Issues: 1. Appeal under Section 260A of the Income-tax Act, 1961 against the order of the Income-tax Appellate Tribunal for the assessment year 2006-07. 2. Substantial questions of law raised regarding the computation of capital gains from a lease agreement, classification of lease transaction, and applicability of certain decisions. 3. Dismissal of the appeal due to low tax effect based on Circular No.17/2019 by the Central Board of Direct Taxes.
Analysis: 1. The appellant filed an appeal under Section 260A of the Income-tax Act, 1961, challenging the order of the Income-tax Appellate Tribunal for the assessment year 2006-07. The appeal raised substantial questions of law regarding the computation of capital gains arising from a lease agreement dated 01.06.2005. The key issue was whether the Tribunal was correct in setting aside the Commissioner's order under Section 263, directing the assessing officer to compute capital gains in accordance with the law. The Tribunal's interpretation of the lease transaction as a simple agreement for letting out a residential flat without any relinquishment of rights by the assessee was also contentious.

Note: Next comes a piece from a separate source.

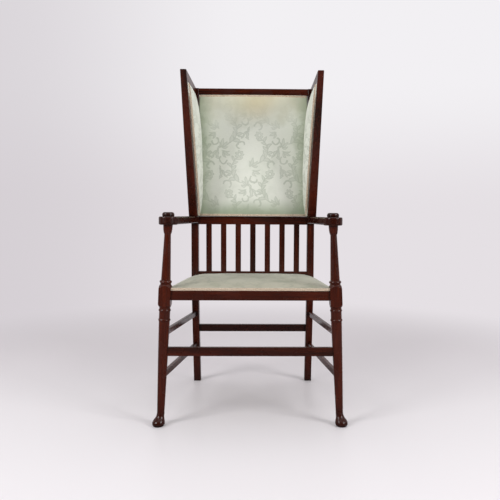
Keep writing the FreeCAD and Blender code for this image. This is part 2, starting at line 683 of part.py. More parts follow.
def back_pad():
    # Level slices between the posts; each bows forward, most of all in the middle of the back
    gap = number("Sizes.fit_gap")
    half = number("Layout.post_inner") - gap
    shoulder = number("Sizes.stile_inner_bottom - Sizes.wing_stuffing / 2")
    bottom = number("Sizes.arm_top") + gap
    top = number("Layout.top_rail_bottom") - gap
    wires = []
    for share, fullness in ((0, 0.15), (0.1, 0.62), (0.5, 1), (0.9, 0.66), (1, 0.15)):
        height = bottom + (top - bottom) * share
        face = number(back_face("%.6f" % height))
        rear = face + number("Sizes.back_pad_depth")
        edge = face - number("Sizes.back_pad_edge") * fullness
        swell = face - number("Sizes.back_stuffing") * fullness
        inset = face + number("Sizes.back_rail_setback")
        wires.append(slice_wire([
            (spot(-half, rear, height), None, spot(half, rear, height)),
            (spot(half, rear, height), None, spot(half, inset, height)),
            (spot(half, inset, height), None, spot(shoulder, edge, height)),
            (spot(shoulder, edge, height), spot(0, swell, height), spot(-shoulder, edge, height)),
            (spot(-shoulder, edge, height), None, spot(-half, inset, height)),
            (spot(-half, inset, height), None, spot(-half, rear, height))]))
    return solid("BackPad", Part.makeLoft(wires, True, False))


def back_sheet(name, behind, thickness, low_share, high_share, left_share, right_share):
    # A flat sheet in the leaning back, placed by shares of the opening between posts and rails
    gap = number("Sizes.fit_gap")
    half = number("Layout.post_inner") - gap
    low_end = number("Sizes.arm_top") + gap
    high_end = number("Layout.top_rail_bottom") - gap
    wires = []
    for share in (low_share, high_share):
        height = low_end + (high_end - low_end) * share
        face = number(back_face("%.6f" % height)) + behind
        left = -half + 2 * half * left_share
        right = -half + 2 * half * right_share
        corners = [spot(left, face, height), spot(right, face, height), spot(right, face + thickness, height),
                   spot(left, face + thickness, height)]
        wires.append(Part.makePolygon(corners + corners[:1]))
    return Part.makeLoft(wires, True, True)


def back_webbing():
    # Upright straps behind the pad, and level straps behind those
    thickness = number("Sizes.webbing_thickness")
    first = number("Sizes.back_pad_depth") + number("Sizes.fit_gap")
    half = number("Sizes.webbing_width / 4 / Layout.post_inner")
    straps = [back_sheet("", first, thickness, 0, 1, middle - half, middle + half) for middle in (0.3, 0.7)]
    half = number("Sizes.webbing_width / 2 / (Layout.top_rail_bottom - Sizes.arm_top)")
    straps += [back_sheet("", first + thickness, thickness, middle - half, middle + half, 0, 1)
               for middle in (0.25, 0.5, 0.75)]
    return solid("BackWebbing", straps[0].multiFuse(straps[1:]).removeSplitter())


def rail_face_x(y, outwards):
    # Side seat rail's face at one depth of the seat: outwards is 1 for the outer face, -1 for the inner
    front = number(front_axis_x("Sizes.side_rail_top - Sizes.side_rail_height / 2"))
    rear = number("Layout.rear_x")
    run = number("Sizes.post_gap + Sizes.post_depth / 2")
    slope = (front - rear) / run
    half = number("Sizes.side_rail_thickness") / 2 * (1 + slope * slope) ** 0.5
    return front - slope * y + outwards * half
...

2. The substantial questions of law further delved into whether the Commissioner's characterization of the lease transaction as a sale was erroneous, especially when the Commissioner did not initially consider it as such. The appellant argued that certain decisions relied upon by the Revenue were distinguishable on facts, including cases such as Traders and Miners Ltd. vs. CIT, A.R.Krishnamurthy vs. CIT, CIT vs. C F Thomas, and CIT vs. Sujatha Jeweller. These questions raised significant legal interpretations and implications regarding the nature of the lease agreement and the computation of capital gains.
3. However, the appeal was dismissed due to the low tax effect, as per Circular No.17/2019 issued by the Central Board of Direct Taxes. The appellant's submission regarding the tax effect being below the threshold limit of Rs. 1 Crore led to the dismissal of the appeal. The Court left the substantial questions of law open, providing the Revenue with the liberty to seek restoration of the appeal for hearing on merits if the tax effect exceeded the prescribed threshold. No costs were awarded in this dismissal based on the tax effect criterion.
This detailed analysis highlights the legal complexities surrounding the interpretation of tax laws, specifically in relation to the computation of capital gains from lease agreements and the applicability of relevant legal precedents.